Sans Ciron, pas de sauternes !

La chai à barriques du domaine de Carbonnieu en Gironde
© Philippe Roy / Détours en France

Alexis est très calé en vin, il est propriétaire du domaine de Carbonnieu et se propose de nous faire goûter les vins de la propriété, située en bord de rivière. Encore quelques coups de pagaie, le temps de profiter du vol d’un martin-pêcheur, dernier cadeau de la rivière et nous voilà arrivés.
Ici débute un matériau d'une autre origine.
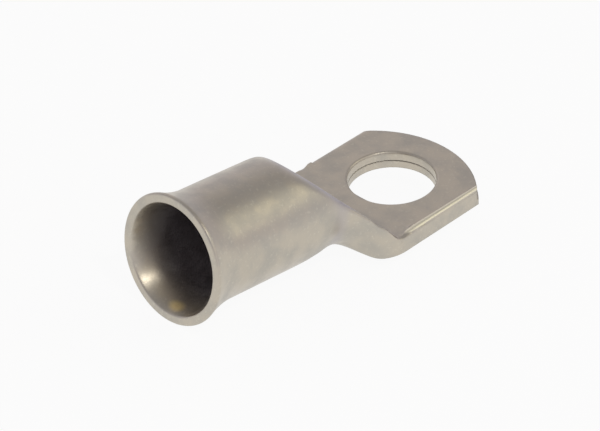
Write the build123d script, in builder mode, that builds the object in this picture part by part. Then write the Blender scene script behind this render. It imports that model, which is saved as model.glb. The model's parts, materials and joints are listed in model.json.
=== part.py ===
"""Tinned copper tube terminal with a bell mouth, pressed from one length of tube.

One end of the tube takes the conductor and is flared so that the strands enter easily. The other end is
pressed flat into a palm, whose underside bolts onto a stud. Between them a sloping press face folds the top
of the tube down while its sides spread out to the width of the palm. The two pressed walls stay apart by a
hair, and that seam shows in the stud hole and at the tip.

Millimetres, +Z up. The tube runs along X with its mouth toward -X. The origin is the middle of the footprint,
on the level of the lowest point of the bell mouth. Distances are measured along the tube from its mouth.
"""
from build123d import *
from math import cos, exp, radians, sin, sqrt, tan
import os

# Tube and its bell mouth, which leans so that it reaches farthest at the bottom
tube_diameter = 13.2
wall = 1.2
lip_diameter = 15.3
lip_edge_radius = 0.3
flare_length = 5.4
flare_sink = 0.03
mouth_lean = 3.2

# Palm, with the stud hole's centre on the underside given from the mouth and from the tube's axis down
palm_width = 18.5
palm_thickness = 2.25
palm_pitch = 7.0
contact_drop = 5.25
hole_distance = 35.9
hole_diameter = 10.5
hole_edge_radius = 0.3
tip_reach = 9.0
tip_radius = 12.7
tip_step = 0.2

# Press face that folds the top of the tube down
press_start = 15.9
press_slope = 42.4
press_foot_radius = 2.0

# Sides and underside of the fold
spread_start = 20.3
spread_end = 28.5
heel_start = 22.4
heel_end = 25.9
waist_depth = 0.45
waist_distance = 21.4
waist_length = 2.9
wall_gain = 0.05

# How sharply the fold turns along the edges of the press face and of the palm, where a higher number is
# sharper, and how much the press takes off to make both flat
press_sharpness = 11
palm_sharpness = 16
inside_sharpness = 5
press_allowance = 0.03

# Bead that the press leaves standing along the near edge of the palm
bead_start = 27.9
bead_radius = 0.5
bead_radius_at_tip = 0.3
bead_height = 0.3
bead_gap = 0.04

# Seam between the two pressed walls
lower_wall = 0.95
seam_gap = 0.1

# Where the bore ends and the fold's outlines begin, and how closely these stand and are pointed
bore_end = 14.5
bore_overlap = 1.5
fold_start = 11.0
fold_end = 31.5
station_spacing = 1.0
outline_count = 40
inside_count = 24

tube_radius = tube_diameter / 2
lip_radius = lip_diameter / 2
pitch = radians(palm_pitch)
slope = radians(press_slope)
lean = radians(mouth_lean)
fold_wall = wall + wall_gain
seam_width = palm_width - 4 * wall
flare_slope = 2 * (lip_radius - tube_radius) / flare_length
rim_radius = lip_radius + lip_edge_radius * (flare_slope + sqrt(1 + flare_slope**2) - 1)
mouth_reach = lip_radius * sin(lean)
overall_length = mouth_reach + hole_distance + tip_reach * cos(pitch)
mouth = Vector(mouth_reach - overall_length / 2, 0, lip_radius * cos(lean))

along_palm = Vector(cos(pitch), 0, sin(pitch))
contact_plane = Plane(
    origin=mouth + Vector(hole_distance, 0, -contact_drop),
    x_dir=along_palm,
    z_dir=Vector(-sin(pitch), 0, cos(pitch)),
)
side_view = Plane(origin=mouth, x_dir=(1, 0, 0), z_dir=(0, -1, 0))
tip_centre = (tip_reach - tip_radius, 0)


def across_tube(distance):
    """Plane across the tube at a distance from the mouth, leaning with the mouth until the bell ends."""
    tilt = lean * max(1 - distance / flare_length, 0)
    return Plane(origin=mouth + Vector(distance, 0, 0), x_dir=(0, 1, 0), z_dir=(cos(tilt), 0, -sin(tilt)))


def across_palm(along):
    """Plane square to the palm at a distance from the stud hole, with Y across and the palm's height up."""
    origin = contact_plane.from_local_coords((along, 0, 0))
    return Plane(origin=origin, x_dir=(0, 1, 0), z_dir=along_palm)


def blend(first, last, share):
    return first + (last - first) * share


def ease(value, start, end):
    """Share of the way from start to end, with a soft beginning and a soft end."""
    share = min(max((value - start) / (end - start), 0), 1)
    return share * share * (3 - 2 * share)


def above_contact(distance, height):
    """Height, from the tube's axis, of the plane that lies this far above the palm's underside."""
    return (distance - hole_distance) * tan(pitch) - contact_drop + height / cos(pitch)


def press_face(distance, inset=0):
    """Height of the press face, moved in by the inset."""
    return tube_radius - (distance - press_start) * tan(slope) - inset / cos(slope)


def meeting(inset, height):
    """Distance at which the press face, moved in by the inset, meets a plane above the palm's underside."""
    return (press_face(0, inset) - above_contact(0, height)) / (tan(slope) + tan(pitch))


def bell_radius(distance, inset=0):
    """Radius of the bell, moved in by the inset, which grows toward the mouth out of the straight tube."""
    opening = (rim_radius + flare_sink - tube_radius) * (1 - distance / flare_length) ** 2
    return tube_radius - inset - flare_sink + opening


def lug_outline(distance, inset=0, floor=0, count=outline_count, press_power=press_sharpness):
    """Draws the outline across the terminal as one smooth closed curve.

    It is round at first. Toward the palm it spreads to the palm's width, its bottom flattens and the press
    lowers its top. The inset moves it in by a wall, and the floor is the height of its flat bottom above the
    palm's underside. Each of the points, given by their count, lies on a ray from the middle of the outline.
    """
    waist = waist_depth * exp(-(((distance - waist_distance) / waist_length) ** 2))
    radius = tube_radius - inset - waist
    spread = ease(distance, spread_start, spread_end)
    half_width = blend(radius, palm_width / 2 - inset, spread)
    heel = ease(distance, heel_start, heel_end)
    pressed = max(press_face(distance), above_contact(distance, palm_thickness)) + press_allowance
    slant = slope if press_face(distance) > above_contact(distance, palm_thickness) else pitch
    top = pressed - inset / cos(slant)
    bottom = blend(-radius, above_contact(distance, floor) - press_allowance, heel)
    middle = (min(top, radius) + bottom) / 2
    half_height = (min(top, radius) - bottom) / 2

    points = []
    for step in range(count):
        angle = radians(360 * step / count - 90)
        across = half_width * cos(angle)
        up = half_height * sin(angle)
        spin = cos(angle) ** 2 + (up / radius) ** 2
        lift = middle * up / radius**2
        to_oval = (sqrt(lift**2 + spin * (1 - (middle / radius) ** 2)) - lift) / spin
        to_box = (abs(cos(angle)) ** palm_sharpness + abs(sin(angle)) ** palm_sharpness) ** (-1 / palm_sharpness)
        reach = blend(to_oval, to_box, heel)
        if up > 0:
            sharpness = blend(press_power, palm_sharpness, heel)
            reach = (reach**-sharpness + ((top - middle) / up) ** -sharpness * (1 - heel)) ** (-1 / sharpness)
        points.append((reach * across, middle + reach * up))
    parameters = [step / count for step in range(count + 1)]
    add(Edge.make_spline(points, periodic=True, parameters=parameters))


def stations(first, last):
    """Evenly spaced distances from first to last, about one station spacing apart."""
    count = round((last - first) / station_spacing)
    return [blend(first, last, step / count) for step in range(count + 1)]


cavity_end = meeting(fold_wall, lower_wall) - 5 * seam_gap
seam_start = (cavity_end - 5 * seam_gap - hole_distance) / cos(pitch)
seam_end = tip_reach + 2

with BuildPart() as cavity:
    for station in stations(-station_spacing, flare_length):
        with BuildSketch(across_tube(station)):
            Circle(bell_radius(station, wall))
    loft()
    with BuildSketch(across_tube(bore_end)):
        Circle(tube_radius - wall)
    extrude(amount=flare_length / 2 - bore_end)
    for station in stations(bore_end - bore_overlap, cavity_end):
        with BuildSketch(across_tube(station)):
            with BuildLine():
                lug_outline(station, fold_wall, lower_wall, inside_count, inside_sharpness)
            make_face()
    loft(ruled=True)
    with BuildSketch(contact_plane.offset(lower_wall)):
        with Locations(((seam_start + seam_end) / 2, 0)):
            Rectangle(seam_end - seam_start, seam_width)
    extrude(amount=seam_gap)

foot_distance = meeting(0, palm_thickness)
foot = (foot_distance, above_contact(foot_distance, palm_thickness))
beyond_tip = overall_length + 2
palm_end = (beyond_tip, above_contact(beyond_tip, palm_thickness))

bead_root = (bead_start - hole_distance) / cos(pitch)

with BuildPart() as tube_terminal:
    for station in stations(0, flare_length):
        with BuildSketch(across_tube(station)):
            Circle(bell_radius(station))
    loft()
    with BuildSketch(across_tube(fold_start)):
        with BuildLine():
            lug_outline(fold_start)
        make_face()
    extrude(amount=flare_length / 2 - fold_start)
    for station in stations(fold_start, fold_end):
        with BuildSketch(across_tube(station)):
            with BuildLine():
                lug_outline(station)
            make_face()
    loft()
    with BuildSketch(across_tube(fold_end)):
        with BuildLine():
            lug_outline(fold_end)
        make_face()
    extrude(amount=beyond_tip - fold_end, dir=along_palm)

    # Press the fold and the palm flat, above and below
    with BuildSketch(side_view):
        with BuildLine():
            FilletPolyline(
                (press_start, press_face(press_start)),
                foot,
                palm_end,
                (beyond_tip, press_face(press_start)),
                radius=(0, press_foot_radius, 0, 0),
                close=True,
            )
        make_face()
        with BuildLine():
            Polyline(
                (heel_start, above_contact(heel_start, 0)),
                (beyond_tip, above_contact(beyond_tip, 0)),
                (beyond_tip, above_contact(heel_start, 0) - palm_thickness),
                (heel_start, above_contact(heel_start, 0) - palm_thickness),
                close=True,
            )
        make_face()
    extrude(amount=palm_width, both=True, mode=Mode.SUBTRACT)

    # Open the inside, and round the lip
    add(cavity.part, mode=Mode.SUBTRACT)
    lip = tube_terminal.faces().sort_by(Axis.X)[0]
    fillet(lip.edges(), lip_edge_radius)

    # Leave the bead along the near edge, rising out of the palm at its root
    for share in (0, 0.05, 0.1, 0.15, 0.5, 1):
        radius = blend(bead_radius, bead_radius_at_tip, share)
        height = palm_thickness - radius + blend(-bead_gap, bead_height, ease(share, 0, 0.15))
        with BuildSketch(across_palm(blend(bead_root, tip_reach, share))):
            with Locations((radius + bead_gap - palm_width / 2, height)):
                Circle(radius)
    loft(ruled=True)

    # Trim the tip to its arc, the upper wall a little shorter than the lower one
    with BuildSketch(contact_plane):
        with Locations((tip_reach, 0)):
            Rectangle(2 * tip_reach, 2 * palm_width)
        with Locations(tip_centre):
            Circle(tip_radius, mode=Mode.SUBTRACT)
    extrude(amount=tip_radius, both=True, mode=Mode.SUBTRACT)
    with BuildSketch(contact_plane.offset(lower_wall)):
        with Locations((tip_reach, 0)):
            Rectangle(2 * tip_reach, 2 * palm_width)
        with Locations(tip_centre):
            Circle(tip_radius - tip_step, mode=Mode.SUBTRACT)
    extrude(amount=tip_radius, mode=Mode.SUBTRACT)

    # Punch the stud hole from above, which rounds its upper rim
    with BuildSketch(contact_plane):
        Circle(hole_diameter / 2)
    extrude(amount=2 * palm_thickness, both=True, mode=Mode.SUBTRACT)
    stud_rim = tube_terminal.edges(Select.LAST).filter_by(GeomType.CIRCLE).sort_by(Axis.Z)[-1]
    fillet(stud_rim, hole_edge_radius)

tube_terminal.part.label = "tube_terminal"
os.makedirs("parts", exist_ok=True)
export_step(tube_terminal.part, "parts/tube_terminal.step")
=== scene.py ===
"""Studio scene of a tinned copper tube terminal, seen from the viewing angle of its photograph.

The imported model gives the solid, in metres, with X along the tube from its mouth to the palm and
Z up. The scene dresses a smooth copy of it in dull tin plating, and adds a pale floor, soft light
and the camera.
"""

import json
import logging
from collections.abc import Mapping
from dataclasses import dataclass, field
from enum import Enum
from math import cos, radians, sin

import bmesh
import bpy
from mathutils import Matrix, Vector

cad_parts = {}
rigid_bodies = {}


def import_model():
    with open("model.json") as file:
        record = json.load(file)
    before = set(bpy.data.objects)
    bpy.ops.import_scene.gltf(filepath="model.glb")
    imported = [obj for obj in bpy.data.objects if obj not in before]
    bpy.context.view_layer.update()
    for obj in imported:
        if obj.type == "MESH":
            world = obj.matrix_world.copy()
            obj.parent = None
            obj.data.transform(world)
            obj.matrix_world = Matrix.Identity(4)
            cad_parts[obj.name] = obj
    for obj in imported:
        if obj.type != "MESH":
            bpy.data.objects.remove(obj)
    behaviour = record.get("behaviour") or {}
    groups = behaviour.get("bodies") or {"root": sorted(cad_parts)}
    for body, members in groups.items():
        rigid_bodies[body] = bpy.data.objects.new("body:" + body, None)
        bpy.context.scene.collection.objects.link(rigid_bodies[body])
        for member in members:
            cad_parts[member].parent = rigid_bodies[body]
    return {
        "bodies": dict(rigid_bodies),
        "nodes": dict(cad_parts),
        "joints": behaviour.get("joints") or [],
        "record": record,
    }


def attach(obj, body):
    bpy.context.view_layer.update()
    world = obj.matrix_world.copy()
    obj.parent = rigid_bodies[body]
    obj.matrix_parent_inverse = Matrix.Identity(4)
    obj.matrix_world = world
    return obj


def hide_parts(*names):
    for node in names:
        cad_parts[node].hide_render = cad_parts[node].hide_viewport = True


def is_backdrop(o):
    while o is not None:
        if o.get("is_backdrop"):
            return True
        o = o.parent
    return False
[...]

En chemin vers la cave, Alexis explique le lien très fort qui unit le Ciron et les vins de Sauternes : « À l’automne, quand les eaux fraîches de la rivière se jettent dans celles plus chaudes de la Garonne, la rencontre crée un brouillard à l’origine du botrytis cinerea, un petit champignon qui se dépose sur les grains et crée de la pourriture noble. Et si le Ciron n’existait pas ? Les vins de Sauternes n’existeraient pas non plus. » Tortues cistudes, loutres, hêtres rescapés d’une forêt antédiluvienne, grains dorés, concentrés en sucre... tout cela tient à un équilibre très fragile, œuvre de la nature, qui n’a à craindre qu’un ennemi : l’homme. Chaque fois qu’il s’en mêle, il crée un problème. Déjà il a commencé à planter des arbres exotiques, les faux-acacias, utilisés pour les piquets de vigne mais très invasifs. Et voilà maintenant le projet de LGV Bordeaux-Toulouse, dont le tracé va impacter le Sud Gironde et la vallée du Ciron, qui ne méritera peut-être plus son titre d’arche de Noé de la biodiversité. Mais il paraît qu’il faut aller toujours plus vite. Le Ciron, lui, aime prendre son temps.